I do know I was mad at her for returning the $2500 worth of things I had ordered on Amazon in one week. I forgot to mention that one common link in people with mania is a terrible spending problem. Because of the loss of reality, it is common that people spend they're life savings on random things, or develop bad gambling habits.
Once hospitalized, I got even more aggressive towards my mum. I don't remember it all, but I am told that I was only able to spend a couple minutes at a time with her before getting too worked up. Apparently my dad got a get-out-of-jail-free card though. Can't tell you why. This was especially hard to come back from because I felt guilt that I now know wasn't anyone's to feel. The feelings I had are inexplicable and don't remain so all I can do is be grateful for returning to earth and building up the good relationship that was there before I left.
Acceptance and Recovery
Understanding that you are manic during a manic episode isn't easy. Especially when you think your mother is just trying to stop you from being happy or fulfilling your purpose. It is also hard to accept a diagnosis when you think you were fine in the first place.
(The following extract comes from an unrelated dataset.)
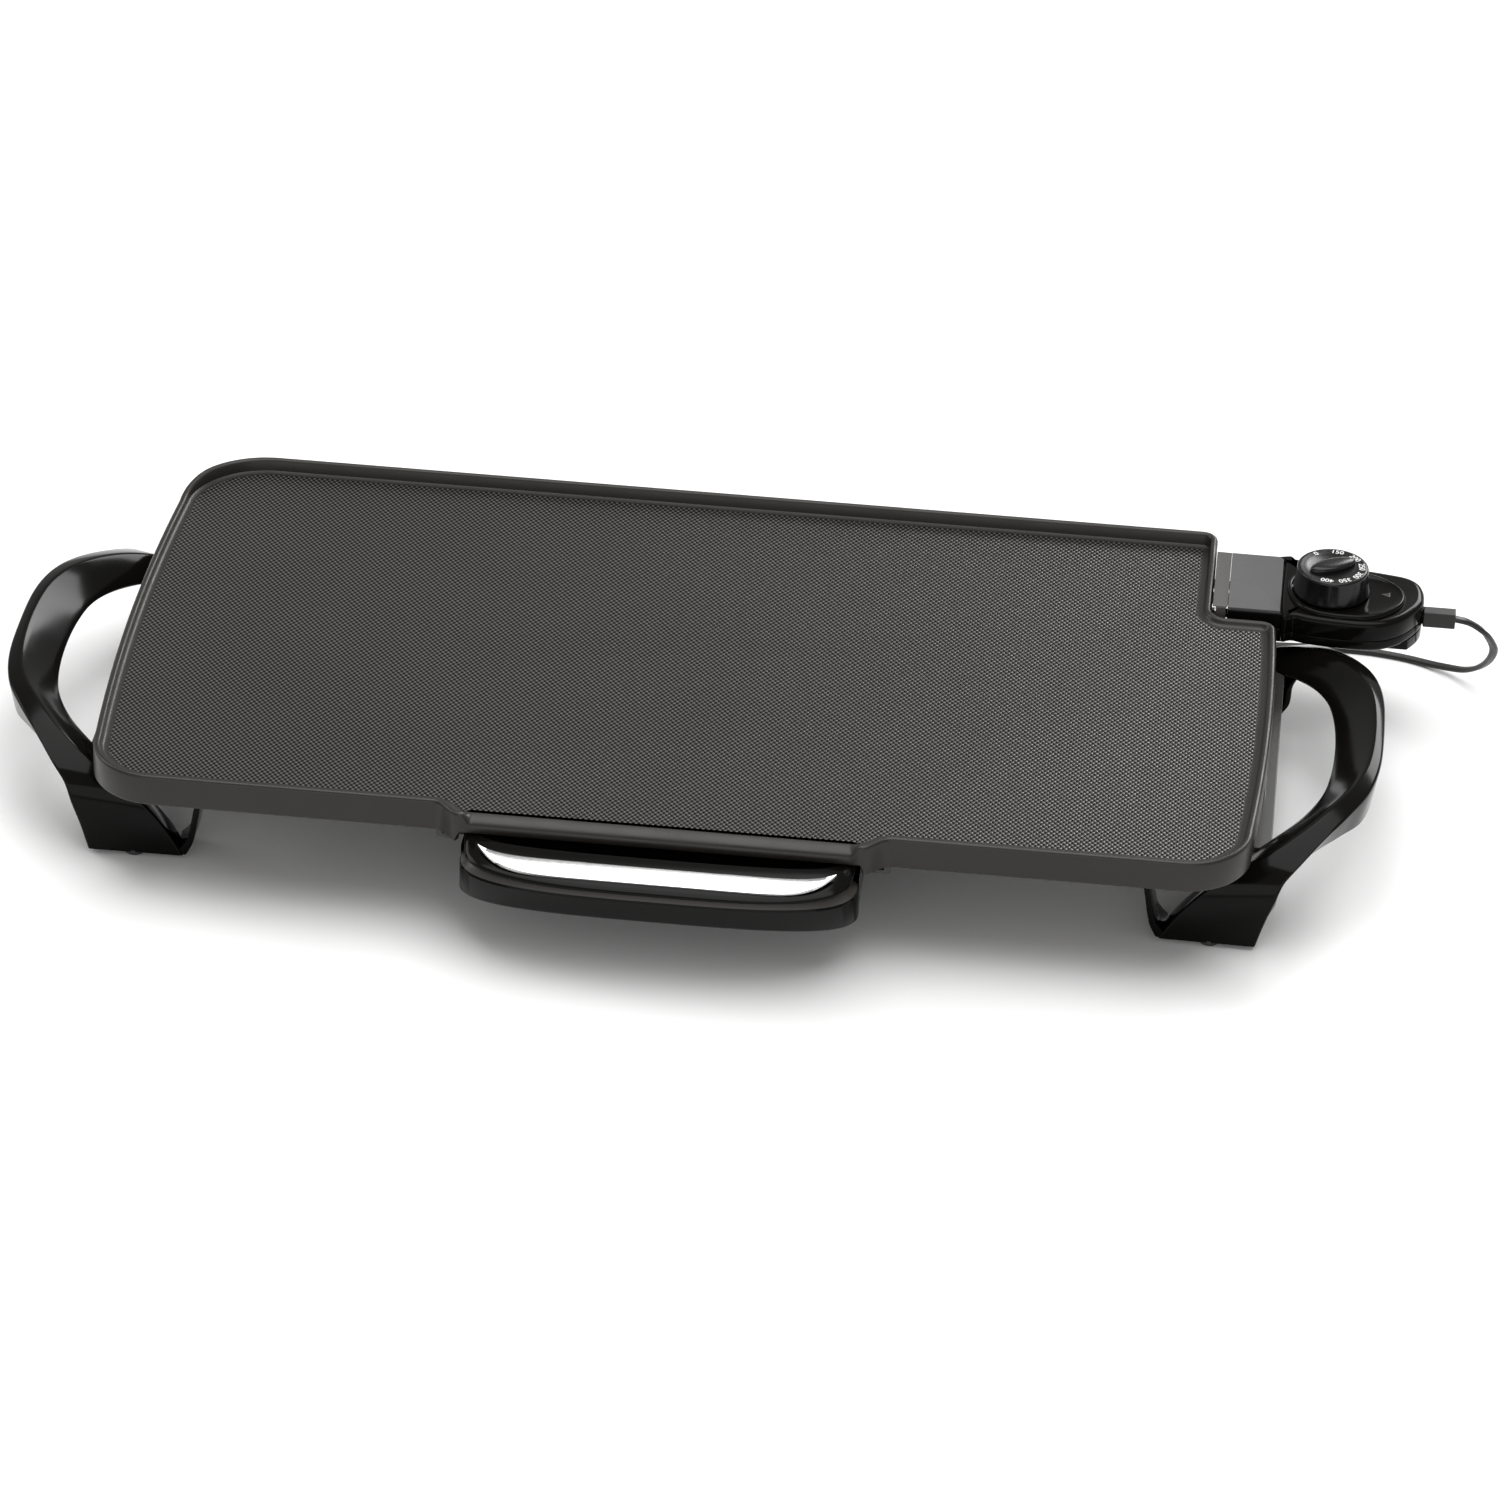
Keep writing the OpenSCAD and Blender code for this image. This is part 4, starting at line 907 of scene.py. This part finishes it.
def leg_wall(side, near, mirror):
    """Rings of one leg's inner wall, a thin arch that rises under the plate."""
    centre = [(45.5, 2.6), (48.6, 7), (51, 12.5), (54.2, 30), (56.9, 48)]
    path = spline_points([Vector((half_l - x, z, 0)) for x, z in centre], 6)
    far = HANDLE_Y + side * 99 + near
    width = 20
    rings = []
    for k, p in enumerate(path):
        run = (path[min(k + 1, len(path) - 1)] - path[max(k - 1, 0)]).normalized()
        cross = Vector((-run.y, run.x, 0))
        thick = 1.5 + 1.2 * (1 - k / len(path)) ** 3
        corners = []
        for across, y in ((-1, far), (-1, far - width), (1, far - width), (1, far)):
            q = p + cross * across * thick
            corners.append(Vector((q.x, y, max(q.y, 2.5))))
        rings.append([at(mirror * q.x, q.y, q.z) for q in rounded_loop(corners, [0.7] * 4, 2)])
    return rings


def handle(side_name, mirror):
    """One handle: the ribbon from foot to foot, and the inner walls of its legs."""
    steps = 9
    last = (len(SECTIONS) - 1) * steps
    rings = [ribbon_ring(k / steps, -1, mirror) for k in range(last, 0, -1)]
    rings += [ribbon_ring(k / steps, 1, mirror) for k in range(last + 1)]
    shape = Shape()
    shape.loft(rings)
    for side, near in ((-1, 8), (1, 12)):
        shape.loft(leg_wall(side, near, mirror))
    piece = shape.build(side_name + "_grip_moulding", [GLOSS], 42)
    place_piece(piece, side_name + "_grip", "gloss_black", side_name + "_handle")


# ---------- heat control ----------

CONTROL_WALL = 2.2
# Rim of the dished bezel, from the dial's middle: a ring that draws out to a blunt nose
BEZEL_RIM = [(-22.4, 2), (-20.4, -9), (-15.6, -18.4), (-8, -23.8), (0, -25.6), (8, -26), (16.7, -25.4),
             (25.2, -22.4), (31.6, -17), (36.6, -9.6), (38.2, -1.4), (36.4, 6), (31.6, 11.8), (26, 16.2),
             (20, 19.2), (11, 21.8), (2, 23), (-8, 21.5), (-16, 16.8), (-20.8, 9.8)]


def bezel():
    """Dished teardrop round the dial, with a raised rim."""
    base = CONTROL_TOP
    bead = ((0, -0.3), (0, 0.6), (0.25, 1.4), (0.8, 2.0), (1.5, 2.25), (2.1, 2.1), (2.4, 1.9))
    dish = ((0.15, 1.6), (0.35, 1.25), (0.6, 1.0), (0.8, 0.9), (1, 0.85))
    outline = smooth_loop([(DIAL_X + x, DIAL_Y + y) for x, y in BEZEL_RIM])
    normals = inward(outline)

    def rim(inset, height):
        return [at(p.x + n.x * inset, p.y + n.y * inset, base + height) for p, n in zip(outline, normals)]

    def circle(radius, height, share=1.0):
        """The rim drawn in towards a circle round the dial."""
        ring = []
        for p, n in zip(outline, normals):
            start = p + n * bead[-1][0]
            away = (p - Vector((DIAL_X, DIAL_Y))).normalized()
            goal = Vector((DIAL_X, DIAL_Y)) + away * radius
            q = start.lerp(goal, share)
            ring.append(at(q.x, q.y, base + height))
        return ring

    rings = [rim(inset, height) for inset, height in bead]
    rings += [circle(DIAL_R + 1.9, height, share) for share, height in dish]
    rings += [circle(DIAL_R - 1, height) for height in (0.4, -0.3)]
    shape = Shape()
    shape.loft(rings, wrap=True)
    place_piece(shape.build("bezel_dish", [GLOSS], 45), "heat_control", "gloss_black", "control_bezel")


def housing_outline():
    """Plan of the housing from above: straight front, round nose, slanting back."""
    front = NECK_Y - NECK_HALF
    back = NECK_Y + NECK_HALF
    side = [(0, 0.6), (7, -2), (15, -4.2), (28, -5.6), (41, -5.9), (51.5, -4), (61, 2.4), (68, 12)]
    nose = [(-0.8, -8), (0, -1), (-0.6, 6), (-3.2, 12.6), (-9, 17.4)]
    slant = [(54, 19.8 - NECK_HALF), (40, -5.8), (24, -3), (10, -0.9), (2, 0), (0, -3)]
    points = [(BODY_X + x, front + y) for x, y in side]
    points += [(TIP_X + x, NECK_Y + y) for x, y in nose]
    points += [(BODY_X + x, back + y) for x, y in slant]
    return smooth_loop(points)


def housing_rings(levels):
    """Rings of the housing's outline, one for each (inset, height)."""
    outline = housing_outline()
    normals = inward(outline)
    return [[at(p.x + n.x * inset, p.y + n.y * inset, height) for p, n in zip(outline, normals)]
            for inset, height in levels]


def neck_half(shape, corners):
    """Half of the neck's tunnel, swept along x from its section's corners (y, z)."""
    loop = [Vector((0, y, z)) for y, z in corners]
    run = rounded_loop(loop, [0.6] * len(loop))
    shape.loft([[at(x, p.y, p.z) for p in run] for x in (NECK_X, BODY_X + 2)])


def housing_upper():
    """Upper shell, with a hole for the dial's shaft and the neck's roof."""
    top, part, wall = CONTROL_TOP, PART_Z, CONTROL_WALL
    hole = 4.6
    rings = housing_rings((
        (0.7, part + 0.1), (0.15, part + 0.2), (0, part + 0.6), (0, top - 3.2), (0.2, top - 2.0),
        (0.75, top - 0.95), (1.6, top - 0.3), (2.7, top - 0.05), (3.6, top)))
    angles = [math.atan2(y - DIAL_Y, x - DIAL_X) for x, y, _ in (own(p) for p in rings[-1])]
    for height in (top, top - 2.4):
        rings.append([at(DIAL_X + hole * math.cos(angle), DIAL_Y + hole * math.sin(angle), height)
                      for angle in angles])
    rings += housing_rings(((2.4, top - 2.4), (2.4, part + 0.1)))
    shape = Shape()
    shape.loft(rings, wrap=True)
    near, far = NECK_Y - NECK_HALF, NECK_Y + NECK_HALF
    edge, roof = part + 0.1, top - 1.5
    neck_half(shape, [
        (near, edge), (near, roof), (far, roof), (far, edge), (far - wall, edge), (far - wall, roof - wall),
        (near + wall, roof - wall), (near + wall, edge)])
    place_piece(shape.build("housing_upper", [GLOSS], 40), "heat_control", "gloss_black", "control_upper")


def housing_lower():
    """Lower shell, raised in front to clear the handle and deeper behind it, and the neck's floor."""
    low, wall = CONTROL_LOW, CONTROL_WALL
    step = low + 5.8
    edge, base = PART_Z - 0.1, low + 1
    shape = Shape()
    shape.loft(housing_rings((
        (2.6, step + wall), (2.4, edge), (0.7, edge), (0.15, edge - 0.15), (0, edge - 0.5),
        (0, step + 2.4), (0.4, step + 1.1), (1.4, step + 0.25), (2.8, step))))
    deep = []
    front = NECK_Y - 19.8
    for inset, height in ((2.6, low + wall), (2.6, step + 0.6), (0.3, step + 0.6), (0.3, low + 1.4),
                          (0.7, low + 0.4), (1.8, low)):
        ring = [own(p) for p in housing_rings(((inset, height),))[0]]
        deep.append([at(x, max(y, front + inset), z) for x, y, z in ring])
    shape.loft(deep)
    near, far = NECK_Y - NECK_HALF, NECK_Y + NECK_HALF
    notch = near + 5.7
    neck_half(shape, [
        (near, edge), (near, step), (notch, step), (notch, base), (far, base), (far, edge),
        (far - wall, edge), (far - wall, base + wall), (notch + wall, base + wall),
        (notch + wall, step + wall), (near + wall, step + wall), (near + wall, edge)])
    place_piece(shape.build("housing_lower", [GLOSS], 40), "heat_control", "gloss_black", "control_lower")


def neck_plates():
    """Grey plate on the neck, and the lighter flange of the guard between it and the casting."""
    top = CONTROL_TOP
    cut = DIAL_R + 6.2
    right = []
    for k in range(25):
        y = NECK_Y - NECK_HALF + 0.5 + (2 * NECK_HALF - 1) * k / 24
        bite = math.sqrt(max(cut * cut - (y - DIAL_Y) ** 2, 0))
        right.append((min(BODY_X - 0.4, DIAL_X - bite), y))
    guard_top = own(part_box("terminal_guard")[1])[2]
    flange = [(NECK_X - 0.15, y) for _, y in right]
    for name, left, edge, material, high, thick, body, covers in (
            ("neck_plate", NECK_X, right, NECK, top - 0.1, 1.4, "heat_control", ["neck_cover"]),
            ("guard_flange", NOTCH_X + 0.3, flange, STRIP, guard_top + 0.5, 0.45, "griddle", [])):
        loop = [Vector(p) for p in [(left, right[0][1])] + edge + [(left, right[-1][1])]]
        normals = inward(loop)
        section = ((0, high - thick), (0, high - 0.3), (0.1, high - 0.1), (0.3, high))
        shape = Shape()
        shape.loft([[at(p.x + n.x * inset, p.y + n.y * inset, height) for p, n in zip(loop, normals)]
                    for inset, height in section])
        place_piece(shape.build(name, [material], 14), body, "neck_grey", *covers)


def dial_ring(radius, height, ribbed=0.0):
    """A circle round the dial's middle, with its ribs cut in by ribbed."""
    steps = 160
    points = []
    for k in range(steps):
        angle = 2 * math.pi * k / steps
        r = radius - (ribbed if (k // 4) % 2 == 0 else 0)
        points.append(at(DIAL_X + r * math.cos(angle), DIAL_Y + r * math.sin(angle), height))
    return points


def dial_grip(shape, low):
    """Raised grip: a lens across the dial, with a crowned back."""
    half_length, half_width, steps = 13.2, 5.6, 64
    turn = math.radians(31)
    crown = ((1, 0), (0.985, 1.2), (0.94, 2.0), (0.84, 2.5), (0.62, 2.8), (0.3, 2.95), (0.05, 3.0))
    loops = []
    for share, height in crown:
        loop = []
        for k in range(steps):
            angle = 2 * math.pi * k / steps
            u = half_length * math.cos(angle) * (share if share > 0.9 else share ** 0.8)
            v = half_width * math.copysign(abs(math.sin(angle)) ** 1.15, math.sin(angle)) * share
            loop.append(at(DIAL_X + u * math.cos(turn) - v * math.sin(turn),
                           DIAL_Y + u * math.sin(turn) + v * math.cos(turn), low + height))
        loops.append(loop)
    shape.loft(loops)


def dial():
    """Ribbed dial with a skirt, its grip and its numbers."""
    base, top = DIAL_BASE_Z, DIAL_TOP_Z
    skirt = DIAL_R + 1.2
    rows = [(skirt - 3, base + 0.2), (skirt - 0.5, base), (skirt, base + 0.4), (skirt - 0.05, base + 1.2),
            (skirt - 0.25, base + 2, 0.12), (DIAL_R + 0.1, top - 2.2, 0.12), (DIAL_R, top - 1.4),
            (DIAL_R - 0.15, top - 0.7), (DIAL_R - 0.55, top - 0.2), (DIAL_R - 1.2, top),
            (DIAL_R - 2.0, top - 0.05), (15.5, top - 0.12), (14.5, top - 0.2), (12.6, top - 0.3),
            (11.8, top - 0.5)]
    shape = Shape()
    shape.loft([dial_ring(*row) for row in rows])
    dial_grip(shape, top - 0.5)
    piece = shape.build("dial_cap", [DIAL], 40)
    place_piece(piece, "dial", "dial_black", "dial_knob")
    dial_print(top - 0.1)


def dial_print(height):
    """Numbers round the dial's edge, as thin raised print."""
    marks = [("0", 128), ("150", 83), ("200", 42), ("250", 6), ("300", -29), ("350", -64), ("400", -100)]
    print_r = 14.6
    verts, faces = [], []
    for text, degrees in marks:
        curve = bpy.data.curves.new("print", "FONT")
        curve.body = text
        curve.size = 4.5 * MM
        curve.extrude = 0.06 * MM
        curve.offset = 0.03 * MM
        curve.align_x = "CENTER"
        curve.align_y = "CENTER"
        made = bpy.data.objects.new("print", curve)
        bpy.context.scene.collection.objects.link(made)
        bpy.context.view_layer.update()
        mesh = bpy.data.meshes.new_from_object(made.evaluated_get(bpy.context.evaluated_depsgraph_get()))
        angle = math.radians(degrees)
        centre = at(DIAL_X + print_r * math.cos(angle), DIAL_Y + print_r * math.sin(angle), height)
        move = Matrix.Translation(centre) @ Matrix.Rotation(angle - math.pi / 2, 4, "Z")
        base = len(verts)
        verts += [move @ v.co for v in mesh.vertices]
        faces += [tuple(base + k for k in polygon.vertices) for polygon in mesh.polygons]
        bpy.data.objects.remove(made)
        bpy.data.curves.remove(curve)
        bpy.data.meshes.remove(mesh)
    piece = make("dial_numbers", verts, faces, [PRINT], None, 30)
    place_piece(piece, "dial", "dial_black")


# ---------- feet ----------


def foot(side, end):
    """A rubber nub under a leg, on a pad that fills the leg's hollow end."""
    name = side + "_" + end + "_foot"
    low, high = (own(corner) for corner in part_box(name))
    forward = 3.4 if end == "front" else 0
    nub = at((low[0] + high[0]) / 2, (low[1] + high[1]) / 2 - forward, 0)
    shape = Shape()
    shape.turned(nub, (0, 0, 1), [
        (0.5, 0), (3.6, 0.05), (5, 0.4), (5.6, 1.1), (5.8, 2.2), (5.8, 3.4), (0.5, 3.5)])
    left, right, front, back = low[0] + 0.5, high[0] - 0.5, low[1] + 0.5, high[1] - 0.5
    pad = [(left, front), (right, front), (right, back), (left, back)]
    shape.loft([[at(x, y, z) for x, y in pad] for z in (2.7, high[2])])
    place_piece(shape.build(name + "_rubber", [RUBBER], 40), side + "_grip", "foot_rubber", name)


# ---------- CAD nodes that keep their shape ----------


def dress(name, material, bevel, segments):
    """Gives a CAD node its material and softens its edges."""
    piece = nodes[name]
    for slot in piece.material_slots:
        slot.link = "OBJECT"
        slot.material = material
    weld = piece.modifiers.new("weld", "WELD")
    weld.merge_threshold = 0.000004
    if bevel:
        flat = piece.modifiers.new("flat", "DECIMATE")
        flat.decimate_type = "DISSOLVE"
        flat.angle_limit = math.radians(1)
        edge = piece.modifiers.new("edge", "BEVEL")
        edge.width = bevel * MM
        edge.segments = segments
        edge.limit_method = "ANGLE"
        edge.angle_limit = math.radians(28)
        edge.harden_normals = True


def dress_all():
    """Material, bevel in millimetres and bevel steps of each node that keeps its CAD shape."""
    for material, bevel, segments, names in (
            (LENS, 0.2, 2, ["pointer_lens"]),
            (VINYL, 0.6, 3, ["strain_relief"]),
            (BAR, 0.7, 3, ["left_crossbar", "right_crossbar"]),
            (RAIL, 0.4, 2, ["tray_rails"]),
            (STRIP, 0.25, 2, ["terminal_guard"]),
            (STEEL, 0.25, 2, ["left_bracket", "right_bracket", "thermostat_frame"]),
            (SCREW, 0.15, 2, ["guard_screws", "bracket_screws", "rail_screws", "housing_screws"]),
            (PIN, 0.15, 2, ["terminal_pins", "contact_points", "dial_shaft"]),
            (SHEATH, 0, 2, ["heating_element"]),
            (CERAMIC, 0.3, 2, ["terminal_bush"]),
            (PHENOLIC, 0.4, 2, ["socket_block"]),
            (BRASS, 0.1, 2, ["contact_sockets", "bimetal_strip"]),
            (PROBE, 0.4, 2, ["sensing_probe"]),
            (PROBE, 0.2, 2, ["probe_collar"]),
            (LAMP, 0, 2, ["neon_lamp"]),
            (VINYL, 0.2, 2, ["cord_tie"]),
            (PLUG, 1.4, 4, ["plug"]),
            (BRASS, 0.25, 2, ["plug_blades"])):
        for name in names:
            dress(name, material, bevel, segments)


camera()
studio()
cord()
plate()
drip_tray()
tray_trim()
handle("left", -1)
handle("right", 1)
for side_name in ("left", "right"):
    for end in ("front", "rear"):
        foot(side_name, end)
housing_upper()
housing_lower()
neck_plates()
bezel()
dial()
dress_all()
But once I settled into taking a medication each night to help the actual imbalance in my brain chemistry, I was able to look back at the last year and a half or so with a different lens. I'm now able to go "oh yeah that was a depressive episode" or "oh yeah that explains why I had that particular meltdown." Needing to sleep at a certain time, but staying awake anxious about how I should be asleep and won't be able to wake up early the next day.
It takes time and perseverance. Getting better means putting one foot in front of the other each day. It means knowing that what happened during the manic episode is not all your fault. It especially means developing a healthy self-awareness to know when you need to relax, when you need to spend time with loved-ones, or when you need to challenge yourself a bit.
That's what mania felt like to me. It wasn't pretty, but I made it out a better version of myself. I know others can too.